Instructions to follow:
Return verbatim the inclusive range of lines running from the line that contains "Keep writing the Blender" to the line that contains "-0.0290), (0.0330, 0.0)]". Omit every other line.

────────────────────

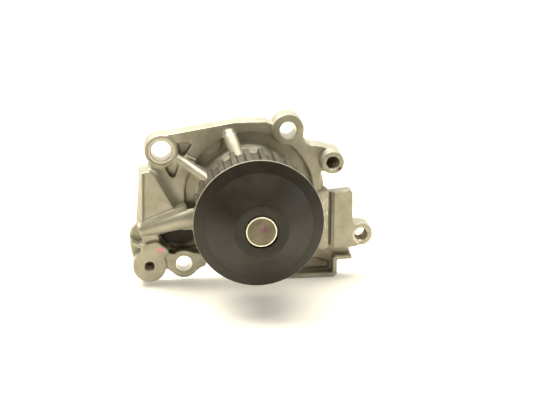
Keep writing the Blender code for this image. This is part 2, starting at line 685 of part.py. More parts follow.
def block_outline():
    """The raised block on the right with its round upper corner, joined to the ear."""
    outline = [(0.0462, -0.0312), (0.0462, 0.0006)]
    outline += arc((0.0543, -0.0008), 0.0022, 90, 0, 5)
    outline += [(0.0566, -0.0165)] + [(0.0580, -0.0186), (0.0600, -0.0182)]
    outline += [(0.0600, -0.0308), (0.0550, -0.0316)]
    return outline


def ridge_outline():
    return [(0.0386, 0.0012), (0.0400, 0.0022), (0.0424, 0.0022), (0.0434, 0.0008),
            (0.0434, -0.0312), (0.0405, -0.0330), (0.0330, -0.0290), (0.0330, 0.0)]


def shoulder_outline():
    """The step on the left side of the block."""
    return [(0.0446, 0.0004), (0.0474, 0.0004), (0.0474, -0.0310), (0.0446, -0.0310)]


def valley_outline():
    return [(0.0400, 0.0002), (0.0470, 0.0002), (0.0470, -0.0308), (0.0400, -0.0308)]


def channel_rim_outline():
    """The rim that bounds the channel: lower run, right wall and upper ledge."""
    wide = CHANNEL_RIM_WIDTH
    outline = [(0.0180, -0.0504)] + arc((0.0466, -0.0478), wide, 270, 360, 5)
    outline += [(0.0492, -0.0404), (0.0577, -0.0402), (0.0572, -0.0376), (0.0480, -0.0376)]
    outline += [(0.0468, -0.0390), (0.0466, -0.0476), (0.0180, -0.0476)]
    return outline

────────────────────

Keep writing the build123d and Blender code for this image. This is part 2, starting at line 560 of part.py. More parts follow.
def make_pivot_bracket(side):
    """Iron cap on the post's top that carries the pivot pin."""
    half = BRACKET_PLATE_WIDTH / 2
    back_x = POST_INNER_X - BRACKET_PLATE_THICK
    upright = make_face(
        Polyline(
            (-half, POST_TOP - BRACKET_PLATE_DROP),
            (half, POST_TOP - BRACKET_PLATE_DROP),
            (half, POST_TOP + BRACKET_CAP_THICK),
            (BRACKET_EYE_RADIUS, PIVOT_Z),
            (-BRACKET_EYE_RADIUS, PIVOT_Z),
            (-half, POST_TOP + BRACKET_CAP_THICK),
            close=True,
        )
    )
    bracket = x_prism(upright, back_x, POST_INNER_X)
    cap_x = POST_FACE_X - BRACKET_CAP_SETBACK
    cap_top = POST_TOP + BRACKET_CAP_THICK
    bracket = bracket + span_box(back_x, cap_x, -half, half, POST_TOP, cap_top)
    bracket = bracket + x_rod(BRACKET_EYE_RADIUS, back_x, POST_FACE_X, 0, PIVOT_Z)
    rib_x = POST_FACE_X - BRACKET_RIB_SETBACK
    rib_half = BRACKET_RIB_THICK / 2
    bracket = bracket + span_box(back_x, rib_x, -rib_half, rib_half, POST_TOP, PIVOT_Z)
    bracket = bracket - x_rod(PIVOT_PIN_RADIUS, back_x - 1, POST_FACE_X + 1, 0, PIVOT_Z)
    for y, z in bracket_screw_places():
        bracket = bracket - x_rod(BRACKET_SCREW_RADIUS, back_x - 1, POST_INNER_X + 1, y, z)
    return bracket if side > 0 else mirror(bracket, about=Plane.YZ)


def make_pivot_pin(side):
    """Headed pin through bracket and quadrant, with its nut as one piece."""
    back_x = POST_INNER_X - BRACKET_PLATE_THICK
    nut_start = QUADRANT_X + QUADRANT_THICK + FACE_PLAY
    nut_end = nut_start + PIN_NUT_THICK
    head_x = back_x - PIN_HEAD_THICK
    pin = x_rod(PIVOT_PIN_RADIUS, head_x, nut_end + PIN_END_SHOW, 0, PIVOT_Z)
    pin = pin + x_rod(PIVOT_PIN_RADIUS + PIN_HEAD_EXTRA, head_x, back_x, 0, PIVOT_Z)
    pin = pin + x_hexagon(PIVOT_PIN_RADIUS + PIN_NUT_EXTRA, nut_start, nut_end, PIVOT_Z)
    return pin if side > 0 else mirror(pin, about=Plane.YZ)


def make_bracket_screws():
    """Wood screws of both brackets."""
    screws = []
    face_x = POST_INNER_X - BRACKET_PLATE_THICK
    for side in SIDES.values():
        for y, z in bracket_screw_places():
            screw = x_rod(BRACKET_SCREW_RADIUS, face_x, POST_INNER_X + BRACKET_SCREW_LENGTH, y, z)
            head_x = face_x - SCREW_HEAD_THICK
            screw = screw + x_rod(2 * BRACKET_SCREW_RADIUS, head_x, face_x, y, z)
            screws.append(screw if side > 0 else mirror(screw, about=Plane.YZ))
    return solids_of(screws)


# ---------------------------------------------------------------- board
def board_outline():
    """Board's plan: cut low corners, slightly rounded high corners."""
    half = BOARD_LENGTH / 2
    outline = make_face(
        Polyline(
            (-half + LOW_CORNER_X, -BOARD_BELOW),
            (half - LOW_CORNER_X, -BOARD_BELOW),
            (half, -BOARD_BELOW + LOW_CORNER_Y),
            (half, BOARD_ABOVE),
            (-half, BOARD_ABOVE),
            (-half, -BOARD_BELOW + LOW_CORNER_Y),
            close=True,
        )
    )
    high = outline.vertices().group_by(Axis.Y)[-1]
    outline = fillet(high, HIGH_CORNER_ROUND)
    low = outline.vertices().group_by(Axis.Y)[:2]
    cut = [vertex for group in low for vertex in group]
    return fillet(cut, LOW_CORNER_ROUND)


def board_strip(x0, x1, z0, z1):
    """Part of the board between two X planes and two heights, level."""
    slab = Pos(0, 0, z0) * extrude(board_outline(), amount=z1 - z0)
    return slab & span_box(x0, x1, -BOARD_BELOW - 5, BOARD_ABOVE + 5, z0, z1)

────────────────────

Response:
Keep writing the Blender code for this image. This is part 2, starting at line 685 of part.py. More parts follow.
def block_outline():
    """The raised block on the right with its round upper corner, joined to the ear."""
    outline = [(0.0462, -0.0312), (0.0462, 0.0006)]
    outline += arc((0.0543, -0.0008), 0.0022, 90, 0, 5)
    outline += [(0.0566, -0.0165)] + [(0.0580, -0.0186), (0.0600, -0.0182)]
    outline += [(0.0600, -0.0308), (0.0550, -0.0316)]
    return outline


def ridge_outline():
    return [(0.0386, 0.0012), (0.0400, 0.0022), (0.0424, 0.0022), (0.0434, 0.0008),
            (0.0434, -0.0312), (0.0405, -0.0330), (0.0330, -0.0290), (0.0330, 0.0)]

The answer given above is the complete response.